Saturday, January 1, 2011

Who is the audience?

Recently I was posed an interesting question by a player: "When you created Alley of Murders, did you think of yourself first when creating this mod and then decide to let whoever else wished for your excellence to enjoy as well as yourself?" This was a very interesting question, and raised questions which I had answered almost without thinking because of my mindset in creating Alley of Murders. However, I did explicitly deal with this question when I was working on Fate of a City for Neverwinter Nights 2.

I had originally planned for the mod to revolve entirely around dialogue with perhaps some problem solving aspects. The idea was for it to be an entirely roleplay focused module with a vastly branching story. I felt that such types of adventures were sorely lacking when it came to user released content for NWN2, as I found the majority of them to be extremely combat focused.

As I continued to work on my mod, I came to realise that while I found it an enjoyable experience, it deviated too far from the in-built expectations of the NWN2 player community. Many of these players are longstanding fans of the D&D ruleset, and have a great passion for building characters and fighting against monsters in combat to test their mettle and skill in designing a new build. In wanting to create something that did not exist at all, I realised that I was making a niche mod that would lack appeal for many players.

Everything is better with zombies, right?

As a result, I had to rework some of the content I had already created in order to fit with a new vision for the module which would both cater to my desire to make a heavily branching story but maintaining the strong ties with the D&D ruleset and universe. My mod made heavy use of D&D's in-built alignment system in order to deal with the players actions and use key decisions in concert with their alignment to produce vastly different outcomes both during the game and its climax. Admittedly some players still had issues with the system, but I've addressed that previously. Regardless, this change allowed me to not only produce the type of game that I wanted to make, keeping it on track with my vision of creating a choice-dependent player experience/story, but also to appeal to the desire of the player base at large.

Choice: my favourite RPG drug... when it's there.

However, as I said at the start of this post, I did not explicitly consider this problem perhaps as closely as I could have done when creating Alley of Murders. But that is in part because I had answered it by default through my three goals for creating it:
1. Learn how to use the Dragon Age Toolset with a small project.
2. Demonstrate to the Dragon Age community (both modders and players) that creating quality modules with full VO to integrate seamlessly into the game was possible.
3. Create a "Dragon Age" story befitting the style and tone of the main campaign.

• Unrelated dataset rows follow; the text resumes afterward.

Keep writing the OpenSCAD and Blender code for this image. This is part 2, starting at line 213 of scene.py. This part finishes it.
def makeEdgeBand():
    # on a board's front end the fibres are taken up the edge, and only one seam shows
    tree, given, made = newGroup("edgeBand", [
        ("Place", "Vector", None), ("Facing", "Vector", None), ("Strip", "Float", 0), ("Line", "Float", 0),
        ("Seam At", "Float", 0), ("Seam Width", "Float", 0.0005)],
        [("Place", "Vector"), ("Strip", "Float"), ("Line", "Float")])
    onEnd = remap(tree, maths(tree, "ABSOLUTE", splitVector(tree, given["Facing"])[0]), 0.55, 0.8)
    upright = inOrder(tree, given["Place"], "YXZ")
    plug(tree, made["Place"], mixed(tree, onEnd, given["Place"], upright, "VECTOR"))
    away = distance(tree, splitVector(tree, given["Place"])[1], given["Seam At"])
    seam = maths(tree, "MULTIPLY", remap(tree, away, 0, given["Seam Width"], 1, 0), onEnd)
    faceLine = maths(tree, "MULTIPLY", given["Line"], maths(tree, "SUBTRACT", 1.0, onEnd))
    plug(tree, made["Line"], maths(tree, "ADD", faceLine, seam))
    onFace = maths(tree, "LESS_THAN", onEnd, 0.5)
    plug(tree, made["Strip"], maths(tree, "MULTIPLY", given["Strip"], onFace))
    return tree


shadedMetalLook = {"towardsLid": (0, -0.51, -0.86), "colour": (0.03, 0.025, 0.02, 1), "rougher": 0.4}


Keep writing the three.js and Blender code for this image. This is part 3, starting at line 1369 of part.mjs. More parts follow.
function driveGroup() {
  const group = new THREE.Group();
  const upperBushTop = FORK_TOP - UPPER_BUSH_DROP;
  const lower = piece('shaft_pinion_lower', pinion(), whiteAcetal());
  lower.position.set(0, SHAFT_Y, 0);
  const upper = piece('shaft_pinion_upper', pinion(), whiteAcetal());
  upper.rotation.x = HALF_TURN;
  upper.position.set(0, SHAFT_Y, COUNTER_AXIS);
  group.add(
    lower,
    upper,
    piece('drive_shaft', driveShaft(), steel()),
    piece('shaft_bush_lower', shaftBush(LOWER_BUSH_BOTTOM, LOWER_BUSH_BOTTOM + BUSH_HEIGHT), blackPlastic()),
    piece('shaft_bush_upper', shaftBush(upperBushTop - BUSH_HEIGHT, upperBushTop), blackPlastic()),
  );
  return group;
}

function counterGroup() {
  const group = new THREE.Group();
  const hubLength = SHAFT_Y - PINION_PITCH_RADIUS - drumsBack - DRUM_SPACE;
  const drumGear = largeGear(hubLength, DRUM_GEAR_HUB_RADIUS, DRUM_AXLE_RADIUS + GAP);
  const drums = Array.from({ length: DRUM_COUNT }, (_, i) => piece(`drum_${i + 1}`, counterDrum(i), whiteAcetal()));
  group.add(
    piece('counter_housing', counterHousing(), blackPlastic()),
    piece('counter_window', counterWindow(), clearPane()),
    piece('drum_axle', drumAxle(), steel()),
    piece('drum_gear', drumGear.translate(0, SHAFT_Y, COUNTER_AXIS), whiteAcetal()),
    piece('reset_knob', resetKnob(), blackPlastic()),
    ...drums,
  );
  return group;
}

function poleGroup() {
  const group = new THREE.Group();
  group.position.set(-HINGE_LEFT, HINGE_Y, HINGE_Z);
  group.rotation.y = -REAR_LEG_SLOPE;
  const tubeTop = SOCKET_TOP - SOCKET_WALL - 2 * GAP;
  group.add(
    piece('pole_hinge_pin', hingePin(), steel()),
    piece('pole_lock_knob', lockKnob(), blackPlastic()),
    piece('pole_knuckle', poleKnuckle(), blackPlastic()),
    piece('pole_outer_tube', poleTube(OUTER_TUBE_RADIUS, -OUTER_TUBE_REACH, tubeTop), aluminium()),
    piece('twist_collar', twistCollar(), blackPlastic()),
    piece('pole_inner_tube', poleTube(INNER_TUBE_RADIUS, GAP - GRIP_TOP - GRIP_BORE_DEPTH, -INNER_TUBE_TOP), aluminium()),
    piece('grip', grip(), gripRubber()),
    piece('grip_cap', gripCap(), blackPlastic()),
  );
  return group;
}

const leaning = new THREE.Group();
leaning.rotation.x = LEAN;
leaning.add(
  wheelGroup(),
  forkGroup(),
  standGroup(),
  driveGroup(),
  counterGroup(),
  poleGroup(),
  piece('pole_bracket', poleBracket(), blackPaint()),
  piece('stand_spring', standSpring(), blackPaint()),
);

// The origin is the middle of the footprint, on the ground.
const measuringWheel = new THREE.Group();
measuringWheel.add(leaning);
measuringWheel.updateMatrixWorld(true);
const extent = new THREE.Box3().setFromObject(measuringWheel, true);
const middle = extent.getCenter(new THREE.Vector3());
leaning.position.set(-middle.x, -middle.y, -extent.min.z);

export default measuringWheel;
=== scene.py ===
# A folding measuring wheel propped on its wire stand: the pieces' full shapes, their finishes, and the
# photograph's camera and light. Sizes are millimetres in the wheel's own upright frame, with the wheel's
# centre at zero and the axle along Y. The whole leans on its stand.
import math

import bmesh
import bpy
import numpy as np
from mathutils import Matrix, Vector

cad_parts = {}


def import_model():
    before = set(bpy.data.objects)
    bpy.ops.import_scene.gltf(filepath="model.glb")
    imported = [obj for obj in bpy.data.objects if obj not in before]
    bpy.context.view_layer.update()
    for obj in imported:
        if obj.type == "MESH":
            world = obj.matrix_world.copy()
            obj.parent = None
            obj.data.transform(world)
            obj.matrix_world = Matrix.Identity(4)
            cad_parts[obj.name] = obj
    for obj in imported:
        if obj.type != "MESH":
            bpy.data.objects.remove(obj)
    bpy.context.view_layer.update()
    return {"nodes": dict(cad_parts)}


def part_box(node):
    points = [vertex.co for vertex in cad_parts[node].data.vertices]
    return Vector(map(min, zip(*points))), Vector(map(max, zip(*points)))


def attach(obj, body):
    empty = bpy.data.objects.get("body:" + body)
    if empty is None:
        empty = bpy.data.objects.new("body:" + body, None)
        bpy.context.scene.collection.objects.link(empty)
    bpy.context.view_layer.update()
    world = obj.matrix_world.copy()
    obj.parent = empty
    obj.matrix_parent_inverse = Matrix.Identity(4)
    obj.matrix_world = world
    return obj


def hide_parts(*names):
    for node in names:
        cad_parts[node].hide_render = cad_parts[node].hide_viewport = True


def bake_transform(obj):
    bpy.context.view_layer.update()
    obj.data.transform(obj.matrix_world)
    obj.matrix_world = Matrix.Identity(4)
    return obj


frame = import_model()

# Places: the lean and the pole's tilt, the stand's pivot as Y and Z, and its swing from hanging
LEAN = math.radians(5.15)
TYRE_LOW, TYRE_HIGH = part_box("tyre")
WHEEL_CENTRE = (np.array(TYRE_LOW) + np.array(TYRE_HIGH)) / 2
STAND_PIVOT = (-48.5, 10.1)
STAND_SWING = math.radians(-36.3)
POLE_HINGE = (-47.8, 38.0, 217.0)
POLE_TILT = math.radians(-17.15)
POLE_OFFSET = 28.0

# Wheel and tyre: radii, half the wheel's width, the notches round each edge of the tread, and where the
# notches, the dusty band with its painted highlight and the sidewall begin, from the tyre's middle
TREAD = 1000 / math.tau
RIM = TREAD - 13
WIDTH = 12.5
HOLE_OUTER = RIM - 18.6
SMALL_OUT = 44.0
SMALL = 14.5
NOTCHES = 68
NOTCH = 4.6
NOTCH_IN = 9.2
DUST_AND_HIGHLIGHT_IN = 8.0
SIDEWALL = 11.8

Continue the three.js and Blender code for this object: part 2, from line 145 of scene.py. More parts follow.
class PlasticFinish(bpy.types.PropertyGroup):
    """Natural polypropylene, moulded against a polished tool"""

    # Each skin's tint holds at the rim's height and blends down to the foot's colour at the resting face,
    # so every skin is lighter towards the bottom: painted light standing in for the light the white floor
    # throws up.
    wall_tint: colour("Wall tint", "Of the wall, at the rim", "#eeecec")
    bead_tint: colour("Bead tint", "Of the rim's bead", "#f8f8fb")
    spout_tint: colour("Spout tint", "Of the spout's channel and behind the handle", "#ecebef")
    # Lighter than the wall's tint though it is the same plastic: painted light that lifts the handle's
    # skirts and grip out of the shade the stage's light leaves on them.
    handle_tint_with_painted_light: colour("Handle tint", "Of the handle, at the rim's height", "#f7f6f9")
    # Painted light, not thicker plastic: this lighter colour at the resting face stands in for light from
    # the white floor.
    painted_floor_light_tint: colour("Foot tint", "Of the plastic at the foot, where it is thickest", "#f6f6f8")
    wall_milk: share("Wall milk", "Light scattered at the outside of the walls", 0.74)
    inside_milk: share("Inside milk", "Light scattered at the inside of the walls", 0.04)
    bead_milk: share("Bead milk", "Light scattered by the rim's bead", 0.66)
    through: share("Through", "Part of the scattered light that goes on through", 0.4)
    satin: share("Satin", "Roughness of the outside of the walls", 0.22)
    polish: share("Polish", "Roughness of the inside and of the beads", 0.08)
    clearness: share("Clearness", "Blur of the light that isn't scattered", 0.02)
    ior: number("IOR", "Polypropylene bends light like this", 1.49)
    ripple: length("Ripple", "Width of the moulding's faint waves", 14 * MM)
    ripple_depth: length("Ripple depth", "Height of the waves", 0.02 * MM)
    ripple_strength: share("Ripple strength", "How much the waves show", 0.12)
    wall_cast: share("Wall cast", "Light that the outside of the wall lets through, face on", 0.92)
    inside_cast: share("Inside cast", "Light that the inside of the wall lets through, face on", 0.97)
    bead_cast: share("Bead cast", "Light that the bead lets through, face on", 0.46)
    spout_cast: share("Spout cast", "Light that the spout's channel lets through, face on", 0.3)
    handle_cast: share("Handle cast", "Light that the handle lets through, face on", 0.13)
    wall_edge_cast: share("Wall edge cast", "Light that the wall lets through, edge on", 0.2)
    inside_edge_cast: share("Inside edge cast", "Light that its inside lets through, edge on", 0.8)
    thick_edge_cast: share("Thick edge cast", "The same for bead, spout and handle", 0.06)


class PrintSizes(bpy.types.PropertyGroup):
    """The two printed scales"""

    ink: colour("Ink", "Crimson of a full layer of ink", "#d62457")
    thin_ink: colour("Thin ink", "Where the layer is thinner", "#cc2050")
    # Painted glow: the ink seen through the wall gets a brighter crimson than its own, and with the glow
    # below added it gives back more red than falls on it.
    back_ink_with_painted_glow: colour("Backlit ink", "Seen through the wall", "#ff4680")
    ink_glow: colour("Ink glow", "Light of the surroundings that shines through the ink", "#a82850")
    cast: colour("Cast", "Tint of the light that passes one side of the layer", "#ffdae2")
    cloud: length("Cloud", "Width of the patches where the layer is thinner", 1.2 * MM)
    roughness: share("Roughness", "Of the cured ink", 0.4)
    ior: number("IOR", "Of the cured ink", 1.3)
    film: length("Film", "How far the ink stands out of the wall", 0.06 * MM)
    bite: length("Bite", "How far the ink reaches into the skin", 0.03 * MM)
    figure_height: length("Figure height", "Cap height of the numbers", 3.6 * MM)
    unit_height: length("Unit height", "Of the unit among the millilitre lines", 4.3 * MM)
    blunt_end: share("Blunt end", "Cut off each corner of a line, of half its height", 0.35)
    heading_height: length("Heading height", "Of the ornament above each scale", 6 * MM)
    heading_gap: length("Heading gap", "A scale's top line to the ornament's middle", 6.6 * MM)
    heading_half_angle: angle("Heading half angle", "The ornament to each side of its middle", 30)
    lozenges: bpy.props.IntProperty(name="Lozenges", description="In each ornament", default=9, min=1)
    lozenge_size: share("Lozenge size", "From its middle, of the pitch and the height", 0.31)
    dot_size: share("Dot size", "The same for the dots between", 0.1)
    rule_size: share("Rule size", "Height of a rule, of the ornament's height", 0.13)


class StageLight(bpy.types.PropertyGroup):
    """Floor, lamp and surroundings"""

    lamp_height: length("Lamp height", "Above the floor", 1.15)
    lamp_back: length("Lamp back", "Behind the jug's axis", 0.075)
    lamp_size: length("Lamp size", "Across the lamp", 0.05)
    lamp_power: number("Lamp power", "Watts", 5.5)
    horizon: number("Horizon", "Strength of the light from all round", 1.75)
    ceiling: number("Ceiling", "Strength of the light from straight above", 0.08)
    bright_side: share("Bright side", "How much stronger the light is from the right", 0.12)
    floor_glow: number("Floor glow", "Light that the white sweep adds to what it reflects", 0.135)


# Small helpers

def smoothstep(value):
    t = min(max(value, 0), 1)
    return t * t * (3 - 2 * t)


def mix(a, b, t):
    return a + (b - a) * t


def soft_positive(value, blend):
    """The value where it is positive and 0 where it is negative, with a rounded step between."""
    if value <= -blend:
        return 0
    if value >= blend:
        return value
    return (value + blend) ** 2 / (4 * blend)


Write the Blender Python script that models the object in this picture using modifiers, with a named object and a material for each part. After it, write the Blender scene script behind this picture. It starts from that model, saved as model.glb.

As someone who has been making levels for games even before Doom came out I know I have matured significantly as a modder. In my earliest days of modding, I did not even have an audience beyond myself and arguably a few friends with whom I could give my work to via floppy disk, as I had no internet (or even bulletin board) access at the time. Since that time, I have been increasingly mindful of the purpose of my mods, and identifying that mods are for the players.

Players wanted more for their Warden to do. Alley of Murders provides that.

As a modder, I love the creative process of producing a piece of work that players can enjoy. I love writing stories, dialogue, creating levels/visual effects/cinematics, scripting and even playtesting. I love that act of creation, but at the same time I know that I must keep in mind the fact that I am creating something for players, and in many cases, I am playing within a pre-defined world that people love and have analysed (and over-analysed) at great length. Knowing this, I feel it is my responsibility as a modder to conform to that world that has been created and to match it in tone, history and style. This is even more important when creating mods that add to the main campaign of the game.

As a modder I am telling a story that is uniquely mine, but if I am creating a story within a pre-defined world, then I must respect that setting. Before Dragon Age was released, I had many ideas for quests (both sidequests or main plot lines) that I had a desire to create as mods. After I played the game and read all the lore contained with the codex and other official sources, I realised that some of these stories could not be told within the Dragon Age world because they simply did not fit the image of Thedas as created by BioWare. Maybe one day I will get a chance to tell those stories, but as a modder I will did my utmost to ensure that Alley of Murders matched the vision of the official Dragon Age world.  I intend to do exactly the same thing with The Shattered War.